In 1912 Britain was a surprisingly shabby place. Despite the country’s immense foreign possessions and vast export trade, the UK was suffering the enfeebling effects of a drastic readjustment of global trade. In the decades to come, these economic tides would cause the British Empire to recede into the history books. But for the Edwardians, these future chimes of doom were felt first as industrial sluggishness and mass hardship. The grand Imperial centre was witnessing an explosion of poverty, malnutrition, and ill-health, decaying infrastructure and insecure work.
E.M. Forster memorably dramatized this national condition in his 1913 novel Maurice through the metaphor of the tumbled down country house of Penge. This once-grand seat of the genteel Durham family is now beset by staff-shortages, leaky roofs and pathologically complacent owners. And to compound the estate’s troubles, the working-classes over whom the Durham’s bestow their parasitic patronage no-longer see the point of their old masters. The aristocrats grumble that the scullery maids have become unreliable while the game-keepers have gone socialist. As Forster puts it wryly: ‘ people had the air of settling something; they either just had arranged or soon would arrange England. Yet, the gate posts, the roads…were in bad repair, and the timber wasn’t kept properly, the windows stuck, the boards creaked.’ Plutocratic pretentions were finally hitting the cold and unforgiving buffers of economic reality. It is impossible to read Forster’s description of this sad and decaying estate without seeing something of ourselves.
Since the 2008 Financial Crisis the UK economy has stuttered along, struggling with low productivity, stagnant wages and a rising tide of social need. But if we find ourselves resolutely within the walls of Forster’s dilapidated Penge, the avoidable shabbiness of the Edwardians points us towards something like a remedy. Forster knew (and in time would become part of) a new circle of intellectuals, often dubbed ‘the New Liberals’. In the face of an ‘individualism which ignores the social factor in wealth’, that depletes ‘the national resources’ and deprives ‘the community of its just share in the fruits of industry’ (L.T. Hobhouse), New Liberals sought to establish a new set of political principles:
- Wealth is produced by a dynamic partnership between personal initiative and social organisation
- Society possesses common goods which must be met collectively
- Government (on behalf of society) has a right to demand a reasonable portion of private wealth in recognition of the social dimension of all personal initiative
As Hobhouse summarised this posture: ‘The prosperous businessman who thinks that he has made his fortune entirely by self-help does not pause to consider what single step he could have taken on the road to his success but for the ordered tranquillity which has made commercial development possible, the security by road, and rail, and sea, the masses of skilled labour, and the sum of intelligence which civilization has placed at his disposal …If he dug to the foundations of his fortune he would recognize that, as it is society that maintains and guarantees his possessions, so also it is society which is an indispensable partner in its original creation’.

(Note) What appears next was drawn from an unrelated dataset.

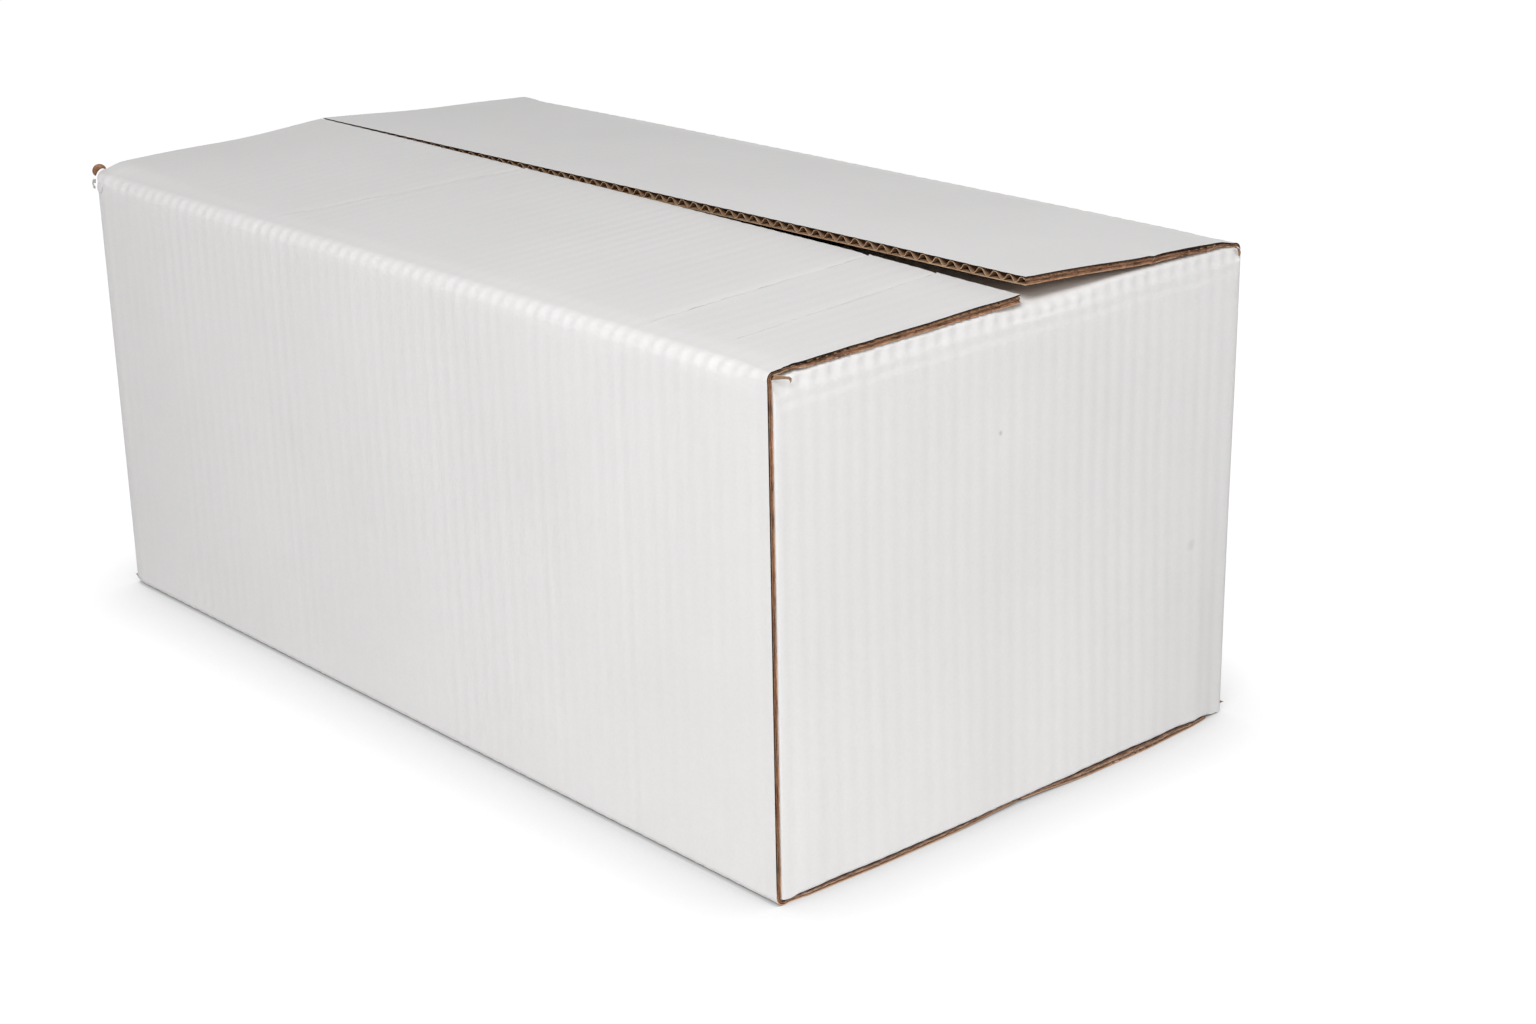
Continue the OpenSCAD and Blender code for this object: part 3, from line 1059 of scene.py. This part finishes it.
# How far inside the box's outline the floor stays dark and starts to be pale
DARK_INSIDE = 10
PALE_INSIDE = 6
AMBIENT_LEVEL = 0.2


def stage_floor():
    """A floor that looks white beside the box and passes light on as pale paper does."""
    bm = bmesh.new()
    bmesh.ops.create_grid(bm, x_segments=1, y_segments=1, size=6)
    material, nodes, links, shader = new_material("studio_paper")
    shader.inputs["Roughness"].default_value = 1
    shader.inputs["Specular IOR Level"].default_value = 0
    seen = seen_directly(nodes, links)
    tone = nodes.new("ShaderNodeMapRange")
    tone.inputs["To Min"].default_value = 0.8
    tone.inputs["To Max"].default_value = 0.16
    links.new(seen, tone.inputs["Value"])
    links.new(tone.outputs["Result"], shader.inputs["Base Color"])
    contact = nodes.new("ShaderNodeAmbientOcclusion")
    contact.samples = 16
    contact.inputs["Distance"].default_value = CONTACT_REACH
    greys = [(share, (light,) * 3) for share, light in CONTACT_TONES]
    shade = ramp(nodes, links, contact.outputs["AO"], greys)
    glow = arithmetic(nodes, links, "MULTIPLY", seen, shade)
    place = nodes.new("ShaderNodeSeparateXYZ")
    links.new(nodes.new("ShaderNodeTexCoord").outputs["Object"], place.inputs["Vector"])
    beside = []
    for axis, edge in (("X", HALF_L), ("Y", HALF_W)):
        reach = arithmetic(nodes, links, "ABSOLUTE", place.outputs[axis])
        beside.append(step_up(nodes, links, reach, (edge - DARK_INSIDE) * MM, (edge - PALE_INSIDE) * MM))
    glow = arithmetic(nodes, links, "MULTIPLY", glow, arithmetic(nodes, links, "MAXIMUM", *beside))
    shader.inputs["Emission Color"].default_value = (1, 1, 1, 1)
    links.new(glow, shader.inputs["Emission Strength"])
    floor = new_piece("studio_floor", bm, [material])


def studio_world(level):
    """A white backdrop that lights the box only as much as level says."""
    world = bpy.data.worlds.new("studio")
    bpy.context.scene.world = world
    world.use_nodes = True
    nodes, links = world.node_tree.nodes, world.node_tree.links
    background = nodes["Background"]
    background.inputs["Color"].default_value = (1, 1, 1, 1)
    strength = nodes.new("ShaderNodeMapRange")
    strength.inputs["To Min"].default_value = level
    strength.inputs["To Max"].default_value = 1
    links.new(seen_directly(nodes, links), strength.inputs["Value"])
    links.new(strength.outputs["Result"], background.inputs["Strength"])


def softbox(name, place, target, size, power):
    light = bpy.data.lights.new(name, "AREA")
    light.shape = "RECTANGLE"
    light.size, light.size_y = size
    light.energy = power
    lamp = bpy.data.objects.new(name, light)
    lamp.location = place
    lamp.rotation_euler = (Vector(target) - Vector(place)).to_track_quat("-Z", "Y").to_euler()
    bpy.context.scene.collection.objects.link(lamp)


stage_floor()
studio_world(AMBIENT_LEVEL)
SOFTBOXES = (
    ("key_softbox", (0.75, -0.85, 1.15), (0.05, 0, 0.12), (0.6, 0.6), 16.8),
    ("front_softbox", (0.1, -1.8, 0.6), (0, -0.1, 0.08), (1.4, 1.0), 2.9),
    ("right_softbox", (1.7, -0.1, 0.7), (0, 0, 0.1), (1.2, 1.2), 6.15),
    ("back_softbox", (-1.3, 1.5, 0.16), (0, 0, 0.1), (1.6, 0.28), 3.0),
)
for softbox_facts in SOFTBOXES:
    softbox(*softbox_facts)

# The camera, fitted to the corners of the box in the photograph
camera_data = bpy.data.cameras.new("camera")
camera_data.sensor_width = 36
camera_data.lens = 62.702
camera = bpy.data.objects.new("camera", camera_data)
camera.location = (0.75754, -0.58997, 0.38976)
camera.rotation_euler = [math.radians(a) for a in (70.571, 1.573, 48.545)]
bpy.context.scene.collection.objects.link(camera)
bpy.context.scene.camera = camera
bpy.context.scene.view_settings.view_transform = "Standard"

And yet an atmosphere of structural individualism pervades our lives. Common needs are repeatedly neglected and common sources of prosperity are frittered away. The country is ailing, with an extractive economy, characterised by high rents, low savings and even lower investment. The jaded house-maids and socialist gamekeepers have morphed into precarious renters who yearn for a humane collectivism to rescue them from what Forster called the rootless ‘civilisation of luggage’. This was once the grand mission of our public services, but they are looking increasingly threadbare and dysfunctional, with their maintenance falling on shoulders that simply cannot bare them.